If the Japanese yen does not slide towards that point in the coming days, market participants expect the government to act first.

The government should quickly consider fiscal stimulus measures amid price hikes, according to Seiji Kihara, a close aide to Kishida, in an interview on Friday. On Tuesday, local media reported that the government and the ruling coalition are preparing to formulate a stimulus package worth more than 10 trillion yen ($83 billion).

Most economists surveyed now expect the Japanese economy to shut down this quarter, largely due to the impact of Omicron’s restrictions. Energy prices and a weak yen are now threatening to limit the hoped-for recovery in consumer spending over the coming months.

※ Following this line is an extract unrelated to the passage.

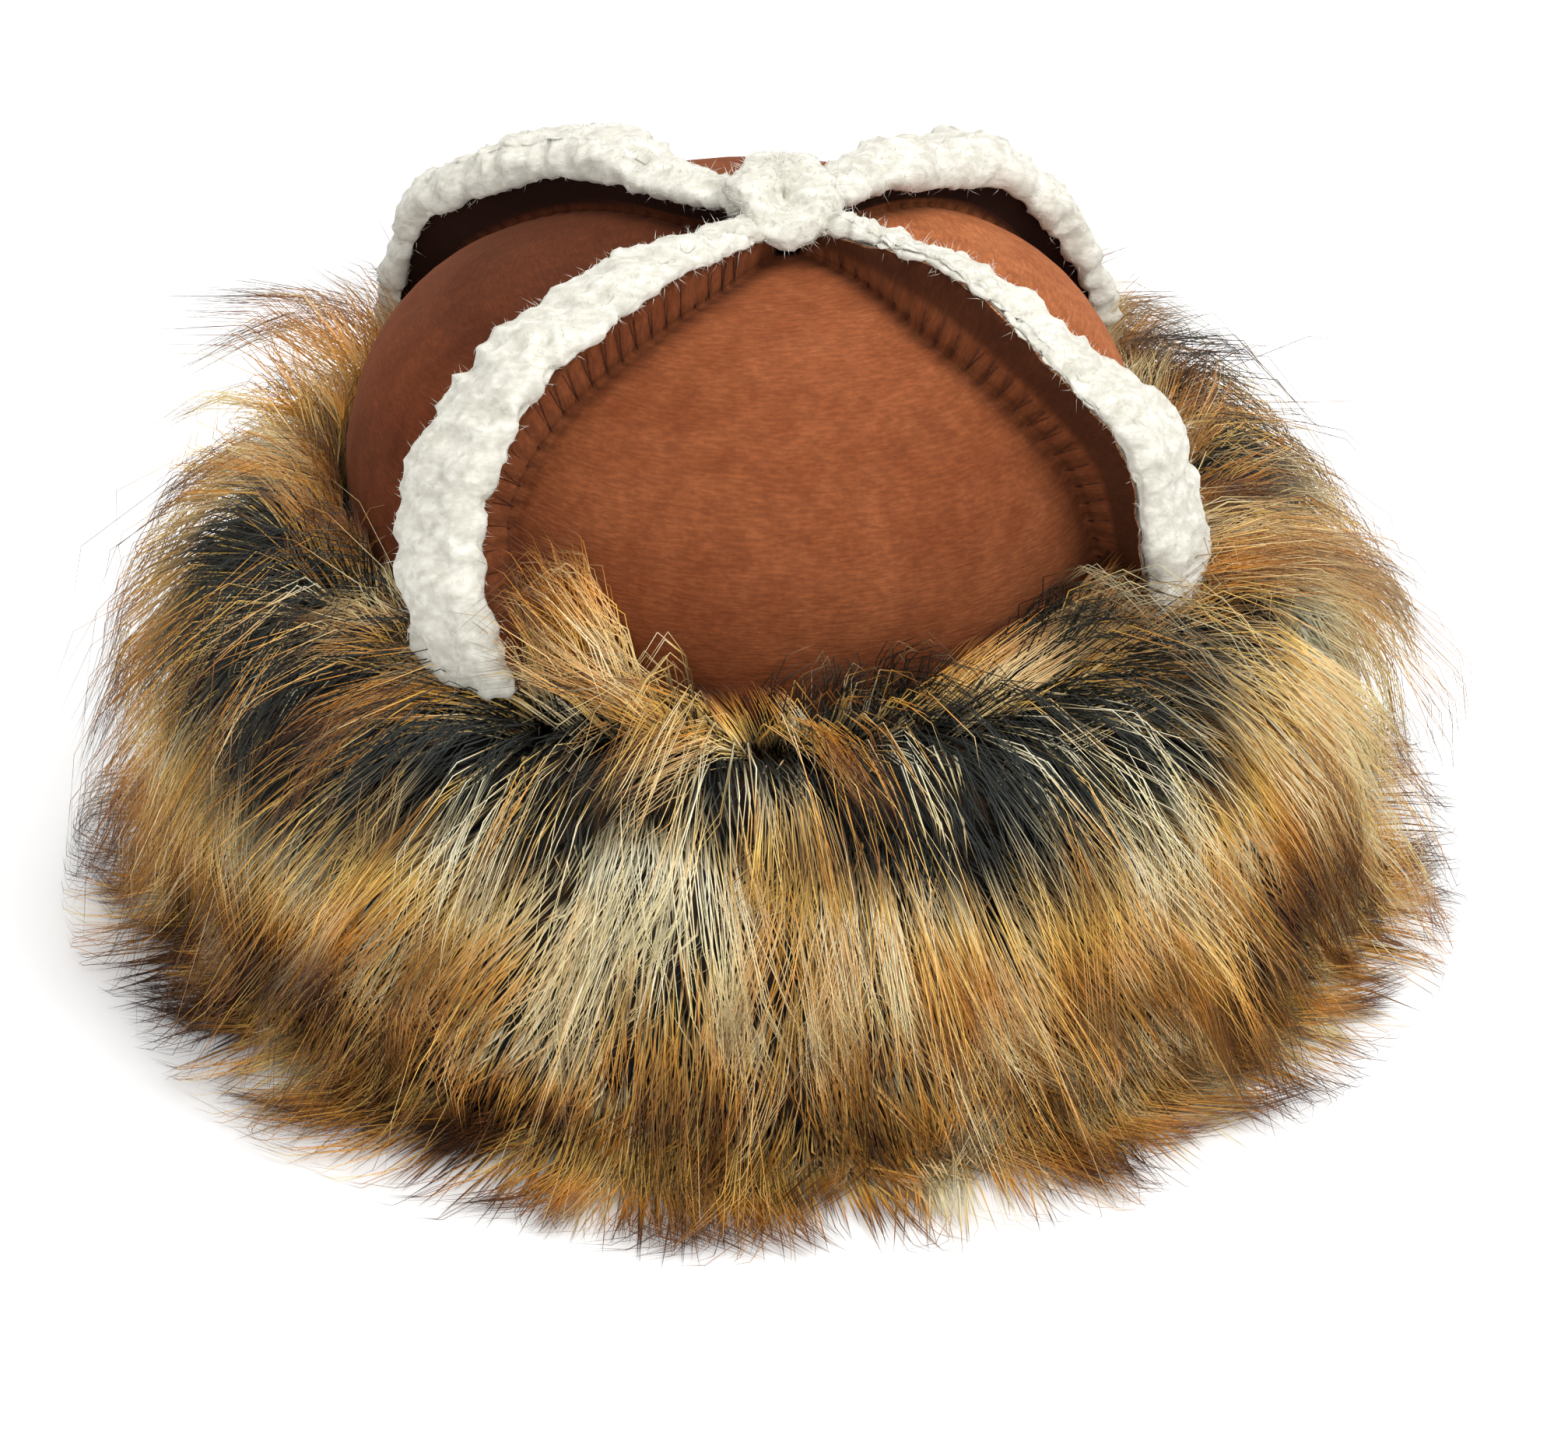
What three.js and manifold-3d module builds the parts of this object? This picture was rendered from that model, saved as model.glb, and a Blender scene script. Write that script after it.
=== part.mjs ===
// A cap of suede-faced fleece: four crown panels sewn with their edges turned outwards, so that the
// white fleece backing stands up along each seam, and a deep fur cuff round the bottom.
// Millimetres, +Z up. The front panel faces -Y, the wearer's right is -X and azimuths are measured
// from the front towards +X. The origin is the middle of the cap's footprint, on the ground.
import * as THREE from "three";
import { mergeVertices } from "three/addons/utils/BufferGeometryUtils.js";
import Module from "manifold-3d";

const wasm = await Module();
wasm.setup();

// Driving dimensions, in millimetres and degrees.
const CROWN_RADIUS = 100;
const CROWN_CENTRE_X = -6;
const CROWN_TOP_Z = 176;
const SHOULDER_Z = 109;
const HEM_Z = 3;
const APEX_SHIFT = { x: 11, y: 2 };
const TIP_RADIUS = 7;
const CLOTH = 2.2;
const PANEL_PUFF = 3;
const SEAM_HALF_GAP = 0.2;
const CLEARANCE = 0.35;

// How square the dome's half section is, which differs round it: 2 is an ellipse.
const SQUARENESS = { mean: 2.56, front: -0.2, right: -0.3 };

// Four seams. Each table runs from the shoulder to the tip in even steps: the seam's azimuth, how far
// its turned-out edges stand up, how far from the seam's plane the free edges of the panel before it
// and the panel after it have spread, which shows how the seam leans, and how far the fleece's pile
// stands over the free edges.
const SEAMS = {
  front_right: {
    azimuth: [53, 50, 43, 37, 43],
    height: [17, 17, 17, 15, 6],
    before: [8, 5, 0, -2, 1.5],
    after: [9, 14, 14, 11, 1.5],
    pile: [6, 6, 5, 5, 4.5],
  },
  back_right: {
    azimuth: [118, 120, 122, 126, 126],
    height: [13, 12, 11, 9, 6],
    before: [6, 5, 2, 2, 1.5],
    after: [8, 10, 12, 9, 1.5],
    pile: [7, 8, 8, 6, 4.5],
  },
  back_left: {
    azimuth: [222, 226, 230, 227, 232],
    height: [13, 13, 13, 11, 6],
    before: [8, 10, 13, 10, 1.5],
    after: [6, 4, 1, 1, 1.5],
    pile: [7, 7, 7, 5, 4.5],
  },
  front_left: {
    azimuth: [320, 313, 312, 315, 320],
    height: [17, 17, 16, 14, 6],
    before: [14, 16, 14, 12, 1.5],
    after: [5, 3, 2, 1, 1.5],
    pile: [6, 6, 6, 5, 4.5],
  },
};
const PANELS = [
  { name: "panel_front", from: "front_left", to: "front_right" },
  { name: "panel_right", from: "front_right", to: "back_right" },
  { name: "panel_back", from: "back_right", to: "back_left" },
  { name: "panel_left", from: "back_left", to: "front_left" },
];
const EDGE_START_Z = 110;
const EDGE_FADE_Z = 104;
const EDGE_LIP = 0.4;
const EDGE_LEVELS = [0.35, 0.68, 1];
const PANEL_COLUMNS = 7;
const DOME_ROWS = 11;
const WALL_ROWS_Z = [HEM_Z, 60, EDGE_FADE_Z];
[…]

It is crucial that Kishida bolster the economy and make voters feel less economic pain ahead of national elections this summer that could determine whether he will continue as prime minister or be added to a long list of short-lived leaders. For his part, Kishida said last week that cost-rise inflation in Japan is driven by global commodity prices, not by foreign exchange rates, so the government will act flexibly. Meanwhile, Kuroda said that the government, not the central bank, is responsible for foreign exchange policy.

According to the technical analysis of the pair: The bulls of the USD/JPY currency pair ignored the technical indicators’ arrival towards overbought levels after the recent gains. The general trend of the currency pair is getting stronger to the upside and I still see that profit taking sales could happen at any time. The closest targets are 121.20 and 122.00, respectively. It must be considered that the Japanese yen is one of the most important traditional safe havens for investors in times of uncertainty. Therefore, the aggravation of matters regarding the Russian war may restore the Japanese yen’s strength.

According to the performance on the daily chart, a break of the 118.50 support will be important to return the bears’ dominance.